Editing notes. I have changed some conventions a little bit. First off, I am including both Sergeant’s marginal notes and mine in-text with a set-bracket, e.g. “{Sect. 7.}” and “{Latin: ‘secondary substance’}”, respectively. I use these because the normal brackets “[ ]” are used by Sergeant extensively to clarify his own speech or highlight a technical term, so I want to preserve a distinction between Sergeant’s voice and my own, to an extent that is more obvious to the reader. Yet one might worry but you’re still using brackets for your voice and his! To which I respond, yes, but that in my editing software it is more obvious, and this is what I consider canonical in my project. Second, when Sergeant uses margin notes he is fairly consistent in using them to refer to other passages in his same work, and thus when he does so I provide a link to that referent, if the page exists.
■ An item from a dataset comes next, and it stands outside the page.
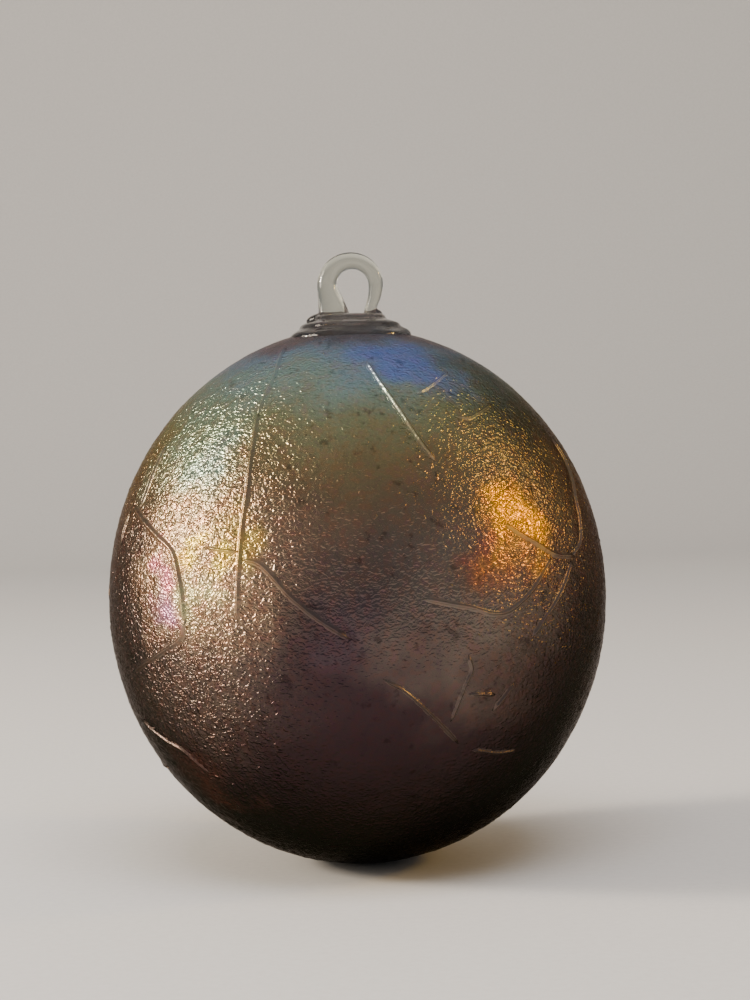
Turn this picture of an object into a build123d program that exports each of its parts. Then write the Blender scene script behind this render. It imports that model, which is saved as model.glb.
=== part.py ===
from build123d import *
import math
import os

# A mouth-blown glass ball ornament. The ball is a sealed, thin-walled bubble, a little taller than it
# is wide. The hole left by the blowpipe is closed by a pad of clear glass, and a clear rod drawn up
# from that pad is bent over into a hanging loop. Fine glass threads are laid on the hot ball and lie
# half melted into its skin.
#
# Frame: millimetres, +Z up, the loop in the XZ plane, the front towards -Y. The origin is where a
# hook bears when the ornament hangs: on the ball's axis, at the underside of the loop's crown.

# ---- Ball ----
BALL_RADIUS = 44.5          # half the widest width
BALL_CENTRE_Z = -58.8       # height of the widest ring
UPPER_HALF = 48.3           # widest ring to crown
LOWER_HALF = 47.6           # widest ring to lowest point
WALL = 1.8
PIPE_HOLE_RADIUS = 4.5
PIPE_HOLE_LIP = 0.5         # fire-polished edge
CROWN_Z = BALL_CENTRE_Z + UPPER_HALF
OUTLINE_STEP = 5            # degrees between the points of the ball's outline

# ---- Pad that seals the pipe hole ----
PAD_RADIUS = 11.1
PAD_TOP_Z = -7.85           # the flat foot that the loop stands on
PAD_FLAT_RADIUS = 5.9
PAD_RIM_Z = -12.4           # under the ball's skin, where the pad's outline is trimmed to it
PLUG_DEPTH = 1.4            # how far the pad sags into the pipe hole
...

This brings me to the other new addition (thus far often frustrated by WordPress’s UI), that now every section has an anchor to which one may provide a direct link. E.g., to go to Lesson 2, Section 16, Note 2 -> the URL is currently “https://jonathanvajda.com/lesson-ii-of-the-distinction-of-natural-notions/#2.16note2“. I hope in the near future to make it easy to cite sections with a citation generator. I am currently intending a citation scheme like those for Locke and Hume to refer to a text, book number, chapter number, section number. E.g., “Essay IV.i.2.”

Philosophical comments. Lesson II highlights his Aristotelian system in adopting the 10 categories famously presented in Aristotle’s De Interpretatione. He defends his use and gives examples. One such example Sergeant offers is a sentence that contains predication from every category. “Peter1, tho’ but a yard2 and half high, yet a Valiant3 Subject4, fought5 and was wounded6 yesterday7, in8 the Field, standing9 upon his guard, armed10.” Not all philosophers in this period (or prior eras) have this pedagogical flair.

Later in Lesson II, he gives an argument against Ideism, the view that we have ideas in our intellect that stand for the objects outside the intellect, by which we know those objects, though ideas are fundamentally different from the objects themselves. While he affirms the axiom ‘Whatever is received is received according to the manner of the receiver’ (Latin: “Quicquid recipitur, recipitur ad modum recipientis“), he raises the objection that the new Ideists are misapplying this axiom in a way that produces skepticism. He emphasizes that when we speak of these ten categories of predicates, they are not properly just ideas in the mind nor just the excitations of motions unlike the objects. Instead, what Ideists call an idea is much more like a “corporeal resemblance” (“phantasm”), which does not involve the definition or nature of the object so depicted. He worries that Ideists are collapsing the meaningful distinction between two different mental contents about objects of sense, say, of a tree, the definition of a tree vs the picture of a tree.

In Lesson III, Sergeant offers a rich exposition on individuality and essences. Not only does he give conditions for continued existence, he defines a thing (Ens) is something which is capable to exist, whereas something common (Man, Horse, Tree, etc.) are incapable to exist. He admits that there are essential differences among individual humans, and not just accidental differences. These offer a preview of a major point to be made in Sergeant’s work, insofar as having an answer to the problem of universals and of individuation.

However in this same passage there is a complicated and potentially unfortunate discussion of what it means to be a human. First, he is sticking to the traditional definition of rational animal, but he also talks about how some individuals are more human than others in that they have greater or lesser rationality, greater and lesser ability to respond in myriad ways to sensation, etc. Perhaps more work needs to be done to avoid the worry that some individuals who fit the definition rational animal might not have the same moral status.

Lastly, in Lesson III, Sergeant attempts to resolve a problem concerning substance dualism. He affirms that we have a corporeal nature and a spiritual nature; does this mean that we are two beings, and not just one? In his response he offers that we are not both body and spirit formally. Instead, a human is “formally a body, tho’ his Soul be of a spiritual Nature, which makes him virtually a Spirit.” This formal vs virtual distinction is curious, in that in modern terms this sounds like his account tends toward Functionalism. I need, of course, to read this more fully how the virtual distinction doesn’t commit himself to such.

Works of John Sergeant, electronic

I began a project in my spare time of editing and cleaning up extant electronic versions of the works of the early modern philosopher and theologian, John Sergeant (1623-1707). The most famous and most easily available are his Method to Science (1696), Solid Philosophy (1697), and Transnatural Philosophy (1700).

You can go to the “John Sergeant” link in the menu to see what chapters and sections are available thus far.

One of my concerns has been to perform this project with the rigor of text criticism in mind. First it means that any changes I make, I document them or have some other way to verify that I made a change. Second that texts are available as they were printed. This means that archaic and irregular spellings are preserved (e.g., “compleat” instead of “complete”, “metaphysicks” instead of “metaphysics”, etc.). Third, it means that if and when I make an official, complete edited version, I can justify every revision or textual variant I am introducing into the stream of textual transmission.

I may post every now and then when I reach important milestones.